Auf der Rückseite des Jesuitenklosters werden Zettel in die Mauer gesteckt

Die „Klagemauer“ von Palma ist kaum einem Einheimischen bekannt.

Palmas Jesuitenkloster Montesión zieht derzeit viel Aufmerksamkeit auf sich. Vergangene Woche versammelten sich davor mehrere Hundert Menschen, die von Journalisten und Passanten begleitet dagegen protestierten, dass die schon betagten Jesuitenpater des Klosters wie von der Ordensleitung geplant aufs Festland umziehen müssen (MZ berichtete). Auch sonst ist in den Straßen rund um das Kloster viel los – Montesión liegt schließlich im Herzen der Inselhauptstadt. Und doch weiß von den Bewohnern der Stadt kaum einer, welche Tradition sich da ganz in ihrer Nähe entwickelt hat.

Die Rede ist von einem für die Urlauber „reservierten“ Gemäuer an der Rückseite der Jesuitenkirche, das den Blicken der Einheimischen entgeht. Seine Erkundung erfordert gute Augen und viel Aufmerksamkeit. Oder alternativ die Teilnahme an einer der Stadtführungen, die von verschiedenen Unternehmen angeboten werden, um „die Geheimnisse des jüdischen Viertels von Palma“ zu lüften.

Klagen ohne Klagemauer

Zwischen den abgenutzten Steinen der Rückwand der Jesuitenkirche finden sich Dutzende von Zetteln mit Botschaften. Einige enthalten Gebete, andere politische Aussagen – beispielsweise „Free Gaza“ – und wieder andere persönliche Wünsche. „Es handelt sich um eine Art mallorquinische Klagemauer, die von Fremdenführern geschaffen wurde, die die Geschichte falsch interpretiert haben“, erklärt José María Molina, Vorsitzender der Jüdischen Gemeinde auf den Balearen (CJIB), der dem Treiben wenig Positives abgewinnen kann.

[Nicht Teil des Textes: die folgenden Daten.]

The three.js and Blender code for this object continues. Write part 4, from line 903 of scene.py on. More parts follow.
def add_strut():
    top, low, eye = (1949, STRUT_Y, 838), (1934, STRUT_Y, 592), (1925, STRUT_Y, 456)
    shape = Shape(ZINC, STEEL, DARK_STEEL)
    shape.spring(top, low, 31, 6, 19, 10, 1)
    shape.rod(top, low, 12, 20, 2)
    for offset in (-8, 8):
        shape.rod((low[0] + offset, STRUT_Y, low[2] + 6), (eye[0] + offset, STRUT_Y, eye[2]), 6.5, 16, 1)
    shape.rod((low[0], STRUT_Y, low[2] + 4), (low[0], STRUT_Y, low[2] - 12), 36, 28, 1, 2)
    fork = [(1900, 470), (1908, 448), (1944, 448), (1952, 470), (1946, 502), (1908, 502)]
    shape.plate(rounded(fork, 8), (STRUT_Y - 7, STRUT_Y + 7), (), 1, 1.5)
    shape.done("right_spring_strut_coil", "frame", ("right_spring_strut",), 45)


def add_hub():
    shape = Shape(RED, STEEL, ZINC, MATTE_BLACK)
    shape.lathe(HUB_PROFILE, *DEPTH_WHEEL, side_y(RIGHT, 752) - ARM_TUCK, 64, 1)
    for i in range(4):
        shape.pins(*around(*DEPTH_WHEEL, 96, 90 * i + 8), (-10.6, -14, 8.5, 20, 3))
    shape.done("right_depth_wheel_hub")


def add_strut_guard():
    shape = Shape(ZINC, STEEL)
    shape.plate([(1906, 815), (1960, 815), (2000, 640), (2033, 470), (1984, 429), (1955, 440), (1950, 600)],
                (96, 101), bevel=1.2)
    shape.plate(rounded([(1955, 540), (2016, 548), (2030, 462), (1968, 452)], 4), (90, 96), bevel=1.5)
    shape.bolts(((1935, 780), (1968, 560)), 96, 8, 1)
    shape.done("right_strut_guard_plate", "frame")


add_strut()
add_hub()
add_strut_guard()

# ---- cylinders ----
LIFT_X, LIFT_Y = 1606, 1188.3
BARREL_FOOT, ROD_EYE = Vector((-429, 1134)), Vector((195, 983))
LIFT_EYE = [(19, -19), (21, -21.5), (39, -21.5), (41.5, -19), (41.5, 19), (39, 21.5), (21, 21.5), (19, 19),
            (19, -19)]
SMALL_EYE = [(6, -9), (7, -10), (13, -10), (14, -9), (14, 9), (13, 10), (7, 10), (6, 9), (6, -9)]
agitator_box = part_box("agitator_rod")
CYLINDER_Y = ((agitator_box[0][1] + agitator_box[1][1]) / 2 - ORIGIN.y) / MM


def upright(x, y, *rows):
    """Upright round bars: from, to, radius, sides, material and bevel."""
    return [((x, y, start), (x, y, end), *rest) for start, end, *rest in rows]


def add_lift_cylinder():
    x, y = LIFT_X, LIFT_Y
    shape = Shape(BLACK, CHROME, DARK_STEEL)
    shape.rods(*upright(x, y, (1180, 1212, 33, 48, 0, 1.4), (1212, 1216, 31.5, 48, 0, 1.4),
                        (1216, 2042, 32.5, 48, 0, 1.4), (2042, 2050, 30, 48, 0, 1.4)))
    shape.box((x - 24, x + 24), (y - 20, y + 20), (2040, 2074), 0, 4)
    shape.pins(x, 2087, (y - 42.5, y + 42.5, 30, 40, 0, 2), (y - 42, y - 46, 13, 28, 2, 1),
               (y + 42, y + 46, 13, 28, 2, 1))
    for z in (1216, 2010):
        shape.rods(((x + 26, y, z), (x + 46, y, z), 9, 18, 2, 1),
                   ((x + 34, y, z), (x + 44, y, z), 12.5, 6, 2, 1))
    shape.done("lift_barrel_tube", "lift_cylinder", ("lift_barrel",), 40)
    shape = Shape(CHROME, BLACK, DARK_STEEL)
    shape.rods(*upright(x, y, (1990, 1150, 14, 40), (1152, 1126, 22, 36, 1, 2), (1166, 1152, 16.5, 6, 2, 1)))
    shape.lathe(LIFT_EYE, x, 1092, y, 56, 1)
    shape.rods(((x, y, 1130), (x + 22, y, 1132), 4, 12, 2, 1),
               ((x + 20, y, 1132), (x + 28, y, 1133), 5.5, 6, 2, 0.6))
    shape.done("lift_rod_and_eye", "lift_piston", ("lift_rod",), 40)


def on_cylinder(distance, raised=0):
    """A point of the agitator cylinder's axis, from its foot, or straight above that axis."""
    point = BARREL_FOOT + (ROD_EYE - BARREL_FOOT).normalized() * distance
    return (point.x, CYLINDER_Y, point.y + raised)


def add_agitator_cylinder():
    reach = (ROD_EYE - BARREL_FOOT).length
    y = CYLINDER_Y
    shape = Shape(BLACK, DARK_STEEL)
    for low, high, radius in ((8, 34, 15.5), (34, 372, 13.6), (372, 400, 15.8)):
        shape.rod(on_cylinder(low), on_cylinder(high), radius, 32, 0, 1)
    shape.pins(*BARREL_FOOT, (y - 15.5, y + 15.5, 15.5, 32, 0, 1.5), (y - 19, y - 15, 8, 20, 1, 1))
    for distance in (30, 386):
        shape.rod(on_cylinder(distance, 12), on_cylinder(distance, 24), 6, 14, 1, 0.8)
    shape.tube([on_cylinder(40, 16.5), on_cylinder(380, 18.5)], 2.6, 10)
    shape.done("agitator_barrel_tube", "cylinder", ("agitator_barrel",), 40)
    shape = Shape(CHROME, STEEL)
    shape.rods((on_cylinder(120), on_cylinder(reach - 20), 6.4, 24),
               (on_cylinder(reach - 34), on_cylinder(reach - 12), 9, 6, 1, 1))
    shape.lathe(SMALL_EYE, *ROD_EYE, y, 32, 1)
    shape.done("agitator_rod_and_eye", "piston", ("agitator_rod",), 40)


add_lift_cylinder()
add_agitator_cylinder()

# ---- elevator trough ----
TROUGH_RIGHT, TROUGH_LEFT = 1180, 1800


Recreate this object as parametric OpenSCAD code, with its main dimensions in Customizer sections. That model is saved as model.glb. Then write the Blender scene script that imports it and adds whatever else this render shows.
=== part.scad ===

In Israel sind die Zettel heilig

„An der echten Klagemauer in Jerusalem gibt es die Tradition, einen kleinen Zettel mit einem Gebet zwischen die Steine zu stecken. Sobald die Zettel platziert sind, sind sie heilig und dürfen nicht mehr zerstört werden“, sagt Molina. Wenn in Palma die Stadtführungen die Kirche Montesión erreichen – „das Herz des Judenviertels“, wie es auf den Websites der Fremdenführer heißt – erklären die Guides zunächst die Geschichte der Kirche. Sie ersetze im 15. Jahrhundert an dieser Stelle eine alte Synagoge. Nach der Erklärung folgt dann noch eine stark verkürzte Version der Geschichte der angrenzenden Gasse „Carrer del Vent“, die so heiße, weil hier normalerweise so viel Wind wehe (der Name verweist wohl auf eine Legende, laut der der Teufel erfolglos versuchte, die Seelen der Gläubigen von Montesión wegzublasen und aus Rache hier immer Wind wehen ließ). Und schließlich fordern die Guides die Teilnehmer der Tour auf, sich der „Klagemauer“ zu nähern, eine Botschaft auf einen kleinen Zettel zu schreiben und diesen dann zwischen die Ritzen der Steine zu stecken.

„In Israel werden zweimal im Jahr alle Zettel entfernt, und das sind nicht wenige. Da sie heilig sind, können sie nicht weggeworfen oder zerstört werden, weil die meisten den Namen Gottes enthalten, und alles, was seinen Namen trägt, darf nicht beseitigt werden“, erklärt José María Molina. Stattdessen werden sie auf dem Ölberg in Jerusalem beerdigt.

In Palma hingegen kennen die Mitarbeiter der Stadtwerke Emaya diese „touristische Tradition“ nicht und sammeln die Zettel nicht ein. An Regentagen lösen sich viele auf und landen als Schmutz auf dem Boden, während andere durch weitere Zettel mit Wünschen tiefer in die Ritzen gedrückt werden.

„Das ist doch vollkommen absurd. Die Mauer hat keinerlei Bedeutung“, fasst der verärgerte Vorsitzende der Jüdischen Gemeinde zusammen. Es handele sich lediglich um einen der vielen Auswüchse des Tourismus, der in der Lage ist, die Geschichte so umzudeuten, dass sie für die Urlauber möglichst reizvoll ist.